A couple of years back, I was sitting at the Toronto Reference Library on a cold winter day. A Spanish-speaking couple approached and took the seats across from me at a table I was working at. I read gender off the body and identify one as a woman. Perhaps even high femme. They were wearing a vibrant sweater while working on their HP laptop which matched the colour palette of their sweater.


There is silence at our table. All three of us are working independently on our individual tasks. Suddenly I feel a tickle in my throat. As I cleared my throat, I realize that she too had done the same. Silence at our table has been broken by a simultaneous clearing of both our throats. In this instant, we are synchronized down to the second. Did I affect her, or she me? I was doing work on shame and affect theory in that very moment of being affected, so the affective-ness of it all, was not lost on me. I wondered if she too caught it. I said nothing.

A week later I was again working at the Toronto Reference Library typing notes from Judith Herman on trauma and terror. As I type the word “connection” which Herman has written before me and I am noting, I hear from across the room “the French connection coming through”. As my fingers typed the word “connection”, I was hearing the word “connection” out loud from another human being outside of me, who had no clue what I was typing from the library book on the table, onto my laptop.


This is not the first time this has happened to me while typing notes. Sometimes, I’ll be listening to music on YouTube, and working on my laptop. As I type a word, I hear that same word being said out loud by whichever artist I’m listening to. Rare moments of synchronicity. I could be watching T.V. and typing, and the same thing will happen. So, I decided to approach the group of men and ask what they thought of it. I was curious to know how they conceptualized this moment of harmony between strangers.


It turns out they are four International students from France, studying for the GMAT. I explained my research and what had just happened. That I had typed the word “connection,” from the notes I was taking. I showed them the page, with the word “connection” on it. And mentioned that as I typed the word, one of them had said the same word out loud at that very moment. What did they make of what happened?


Coincidence is the language they have for the experience. To them, it was mere coincidence. I said that I agreed, though I and the literature had other language too, and thanked them.

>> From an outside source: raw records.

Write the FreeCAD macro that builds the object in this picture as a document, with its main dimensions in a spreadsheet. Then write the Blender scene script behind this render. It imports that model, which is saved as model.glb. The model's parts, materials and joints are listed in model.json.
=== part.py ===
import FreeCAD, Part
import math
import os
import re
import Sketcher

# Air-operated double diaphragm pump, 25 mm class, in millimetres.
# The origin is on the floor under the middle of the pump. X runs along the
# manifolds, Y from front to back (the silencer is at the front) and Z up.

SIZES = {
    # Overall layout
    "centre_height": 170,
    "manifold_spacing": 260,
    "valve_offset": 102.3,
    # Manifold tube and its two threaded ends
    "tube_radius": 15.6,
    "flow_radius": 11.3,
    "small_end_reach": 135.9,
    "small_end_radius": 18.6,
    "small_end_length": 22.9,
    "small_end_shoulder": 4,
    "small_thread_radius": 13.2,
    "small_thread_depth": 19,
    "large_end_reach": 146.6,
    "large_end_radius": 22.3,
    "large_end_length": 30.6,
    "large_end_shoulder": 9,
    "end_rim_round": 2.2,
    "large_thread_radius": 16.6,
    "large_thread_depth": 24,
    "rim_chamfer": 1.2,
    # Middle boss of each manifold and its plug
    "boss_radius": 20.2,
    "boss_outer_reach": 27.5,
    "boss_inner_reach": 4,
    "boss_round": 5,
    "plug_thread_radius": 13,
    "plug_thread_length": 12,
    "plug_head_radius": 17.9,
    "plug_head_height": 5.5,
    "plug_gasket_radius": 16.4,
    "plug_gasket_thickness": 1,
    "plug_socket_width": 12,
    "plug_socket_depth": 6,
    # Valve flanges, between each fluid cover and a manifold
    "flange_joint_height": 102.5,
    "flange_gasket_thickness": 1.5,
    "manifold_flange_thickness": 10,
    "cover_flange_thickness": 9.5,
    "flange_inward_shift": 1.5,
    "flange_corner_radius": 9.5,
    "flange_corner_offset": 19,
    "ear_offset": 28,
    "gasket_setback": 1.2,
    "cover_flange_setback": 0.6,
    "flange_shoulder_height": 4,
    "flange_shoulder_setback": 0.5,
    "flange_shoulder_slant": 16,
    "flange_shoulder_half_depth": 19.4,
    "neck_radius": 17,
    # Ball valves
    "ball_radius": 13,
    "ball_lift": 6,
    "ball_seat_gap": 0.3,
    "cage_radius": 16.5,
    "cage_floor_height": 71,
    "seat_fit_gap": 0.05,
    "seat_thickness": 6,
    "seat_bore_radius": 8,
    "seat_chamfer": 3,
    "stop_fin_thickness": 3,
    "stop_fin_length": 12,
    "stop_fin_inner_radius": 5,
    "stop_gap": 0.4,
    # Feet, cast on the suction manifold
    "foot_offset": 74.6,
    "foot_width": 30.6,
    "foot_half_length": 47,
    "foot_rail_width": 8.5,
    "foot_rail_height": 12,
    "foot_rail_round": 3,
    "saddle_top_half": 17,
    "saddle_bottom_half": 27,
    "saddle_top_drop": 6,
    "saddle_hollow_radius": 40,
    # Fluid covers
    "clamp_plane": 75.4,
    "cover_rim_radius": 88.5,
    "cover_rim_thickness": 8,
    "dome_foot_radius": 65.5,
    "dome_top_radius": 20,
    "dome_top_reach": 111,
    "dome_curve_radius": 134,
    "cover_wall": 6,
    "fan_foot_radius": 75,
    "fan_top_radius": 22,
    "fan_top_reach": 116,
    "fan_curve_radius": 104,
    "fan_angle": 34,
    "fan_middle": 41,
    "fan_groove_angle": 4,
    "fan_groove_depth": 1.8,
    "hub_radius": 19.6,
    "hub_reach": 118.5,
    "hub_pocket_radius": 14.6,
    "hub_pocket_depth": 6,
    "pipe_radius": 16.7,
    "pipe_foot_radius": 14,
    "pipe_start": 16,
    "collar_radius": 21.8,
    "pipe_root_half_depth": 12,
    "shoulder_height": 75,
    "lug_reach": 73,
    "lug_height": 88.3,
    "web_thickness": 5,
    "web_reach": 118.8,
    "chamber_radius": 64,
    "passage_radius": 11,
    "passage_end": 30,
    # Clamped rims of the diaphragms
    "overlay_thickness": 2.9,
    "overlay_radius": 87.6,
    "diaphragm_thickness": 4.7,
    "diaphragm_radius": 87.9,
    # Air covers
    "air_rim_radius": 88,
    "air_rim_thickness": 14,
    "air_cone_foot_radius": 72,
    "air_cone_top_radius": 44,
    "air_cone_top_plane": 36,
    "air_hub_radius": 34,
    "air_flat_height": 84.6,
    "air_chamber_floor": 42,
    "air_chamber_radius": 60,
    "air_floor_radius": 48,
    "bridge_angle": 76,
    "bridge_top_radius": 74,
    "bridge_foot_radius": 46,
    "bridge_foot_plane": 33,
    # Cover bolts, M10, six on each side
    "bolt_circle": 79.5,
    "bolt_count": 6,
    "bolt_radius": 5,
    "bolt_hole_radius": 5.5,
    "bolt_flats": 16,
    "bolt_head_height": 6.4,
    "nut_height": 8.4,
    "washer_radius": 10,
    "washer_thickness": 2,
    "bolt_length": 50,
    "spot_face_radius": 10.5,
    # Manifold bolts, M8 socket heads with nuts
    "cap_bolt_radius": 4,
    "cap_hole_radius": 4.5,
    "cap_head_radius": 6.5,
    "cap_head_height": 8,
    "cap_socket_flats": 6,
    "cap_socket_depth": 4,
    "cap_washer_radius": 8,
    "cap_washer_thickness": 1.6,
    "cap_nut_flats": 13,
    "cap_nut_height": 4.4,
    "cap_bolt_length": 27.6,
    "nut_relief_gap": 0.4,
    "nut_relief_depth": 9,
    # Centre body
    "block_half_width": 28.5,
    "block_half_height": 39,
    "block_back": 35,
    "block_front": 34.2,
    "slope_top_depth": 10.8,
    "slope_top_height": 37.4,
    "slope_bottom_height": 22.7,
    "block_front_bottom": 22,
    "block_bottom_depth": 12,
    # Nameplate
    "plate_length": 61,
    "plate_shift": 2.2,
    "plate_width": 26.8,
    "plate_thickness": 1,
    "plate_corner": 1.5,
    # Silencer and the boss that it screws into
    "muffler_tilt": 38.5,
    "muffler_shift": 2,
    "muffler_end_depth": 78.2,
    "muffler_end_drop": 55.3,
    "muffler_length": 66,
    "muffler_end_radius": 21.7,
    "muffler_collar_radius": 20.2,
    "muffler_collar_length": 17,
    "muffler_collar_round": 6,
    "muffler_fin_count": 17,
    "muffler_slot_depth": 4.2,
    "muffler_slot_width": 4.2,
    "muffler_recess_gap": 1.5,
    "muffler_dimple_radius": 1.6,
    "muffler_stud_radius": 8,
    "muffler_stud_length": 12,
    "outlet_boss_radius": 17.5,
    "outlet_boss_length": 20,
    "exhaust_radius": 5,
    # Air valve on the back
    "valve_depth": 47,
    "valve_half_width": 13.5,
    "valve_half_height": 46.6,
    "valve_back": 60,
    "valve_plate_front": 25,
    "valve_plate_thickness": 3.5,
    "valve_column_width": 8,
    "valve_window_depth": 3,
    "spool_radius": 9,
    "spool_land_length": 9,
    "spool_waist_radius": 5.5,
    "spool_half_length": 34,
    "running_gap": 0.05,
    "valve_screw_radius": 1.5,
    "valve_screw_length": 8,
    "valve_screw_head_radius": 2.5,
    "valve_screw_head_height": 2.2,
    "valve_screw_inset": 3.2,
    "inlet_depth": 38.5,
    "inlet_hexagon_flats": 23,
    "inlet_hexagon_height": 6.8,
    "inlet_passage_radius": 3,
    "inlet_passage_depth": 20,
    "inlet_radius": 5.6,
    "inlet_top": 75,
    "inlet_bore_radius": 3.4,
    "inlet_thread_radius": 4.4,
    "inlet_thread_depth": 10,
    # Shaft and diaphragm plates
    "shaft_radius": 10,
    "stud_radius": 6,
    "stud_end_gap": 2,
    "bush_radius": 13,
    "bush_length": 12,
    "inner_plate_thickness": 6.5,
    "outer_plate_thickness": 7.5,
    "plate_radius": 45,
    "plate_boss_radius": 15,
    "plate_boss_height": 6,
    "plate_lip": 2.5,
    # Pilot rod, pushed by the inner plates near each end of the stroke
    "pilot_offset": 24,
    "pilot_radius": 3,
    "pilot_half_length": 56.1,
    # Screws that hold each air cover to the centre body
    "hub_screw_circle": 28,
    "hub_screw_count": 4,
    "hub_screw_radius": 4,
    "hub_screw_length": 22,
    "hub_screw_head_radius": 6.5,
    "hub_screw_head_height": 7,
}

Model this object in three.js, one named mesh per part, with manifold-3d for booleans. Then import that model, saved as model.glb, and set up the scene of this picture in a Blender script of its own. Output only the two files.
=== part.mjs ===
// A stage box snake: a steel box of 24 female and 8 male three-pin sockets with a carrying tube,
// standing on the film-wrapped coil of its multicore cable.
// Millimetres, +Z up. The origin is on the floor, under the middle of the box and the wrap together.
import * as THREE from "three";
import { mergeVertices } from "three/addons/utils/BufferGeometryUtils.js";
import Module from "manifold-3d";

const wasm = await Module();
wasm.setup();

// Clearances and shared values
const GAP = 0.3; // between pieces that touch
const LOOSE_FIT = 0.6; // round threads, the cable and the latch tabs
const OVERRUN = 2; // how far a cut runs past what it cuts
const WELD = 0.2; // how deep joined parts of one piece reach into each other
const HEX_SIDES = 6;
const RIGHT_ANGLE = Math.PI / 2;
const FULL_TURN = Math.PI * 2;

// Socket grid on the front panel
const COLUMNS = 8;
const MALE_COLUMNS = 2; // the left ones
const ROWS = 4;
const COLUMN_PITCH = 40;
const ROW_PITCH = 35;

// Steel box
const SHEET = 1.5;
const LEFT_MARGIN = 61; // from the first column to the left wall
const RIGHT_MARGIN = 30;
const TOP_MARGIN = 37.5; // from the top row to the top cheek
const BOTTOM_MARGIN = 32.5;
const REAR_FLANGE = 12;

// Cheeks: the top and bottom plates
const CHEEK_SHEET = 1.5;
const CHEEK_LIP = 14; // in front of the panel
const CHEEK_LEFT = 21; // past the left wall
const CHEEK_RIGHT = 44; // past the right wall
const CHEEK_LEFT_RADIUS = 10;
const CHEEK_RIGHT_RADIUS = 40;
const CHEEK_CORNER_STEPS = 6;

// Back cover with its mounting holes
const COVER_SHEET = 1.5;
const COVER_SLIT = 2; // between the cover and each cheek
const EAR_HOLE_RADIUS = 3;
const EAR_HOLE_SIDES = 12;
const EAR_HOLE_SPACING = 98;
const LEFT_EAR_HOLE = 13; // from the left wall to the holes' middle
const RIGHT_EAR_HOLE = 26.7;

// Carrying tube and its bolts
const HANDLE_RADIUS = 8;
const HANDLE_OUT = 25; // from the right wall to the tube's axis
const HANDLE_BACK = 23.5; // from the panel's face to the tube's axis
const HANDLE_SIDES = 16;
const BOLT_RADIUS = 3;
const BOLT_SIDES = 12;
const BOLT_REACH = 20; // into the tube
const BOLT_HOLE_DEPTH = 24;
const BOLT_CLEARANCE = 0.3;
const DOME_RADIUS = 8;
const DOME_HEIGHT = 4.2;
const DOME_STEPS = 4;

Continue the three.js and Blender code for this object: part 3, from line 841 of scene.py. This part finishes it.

Harmony, synchronicity, haphazard and coincidental. Those are some ways we can think of what happened. I want to note that we can consider it affect as well. Something beyond us moved us in some way that led to a lining up of words. Something happened that none of us can quite explain. It happened to us, but we weren’t necessarily in control of its unfolding. Other communities make sense of this in different ways. However, in the literature, it tended to be definitions of white male philosophers that were centered. They were the only ones that really mattered as valid or credible.


People like me, when we talk about these things, we tend to be left out of, or called into question as theorists, scholars, and valid knowledge producers, even when located within academia.


Mohawk Wolf Clan associate professor of anthropology and Indigenous Studies Dawn Martin-Hill shares that across many Indigenous communities, Creation stories are fundamental to understanding cosmology. It is through these stories that the universe is explained and made sense of, she says. Other frameworks include animism, chaos theory, Other-worldly experiences, and queer time and space, and for centuries. But instead of acknowledging the brilliance of these communities and their Indigenous knowledge and ancient technologies, white people have tended to negate, even criminalize this information.

In Telepathy and Medical Psychology Jan Ehrenwald (1948) writes, “the savage is convinced that he is able to cause crops to grow, rain to fall, storms to subside, through his rites and ceremonies” (13; 21). This has typically been the Western positivist approach to Indigenous worldviews. As childish and unfounded, because most of these scripts cannot be proven as objective and real enough.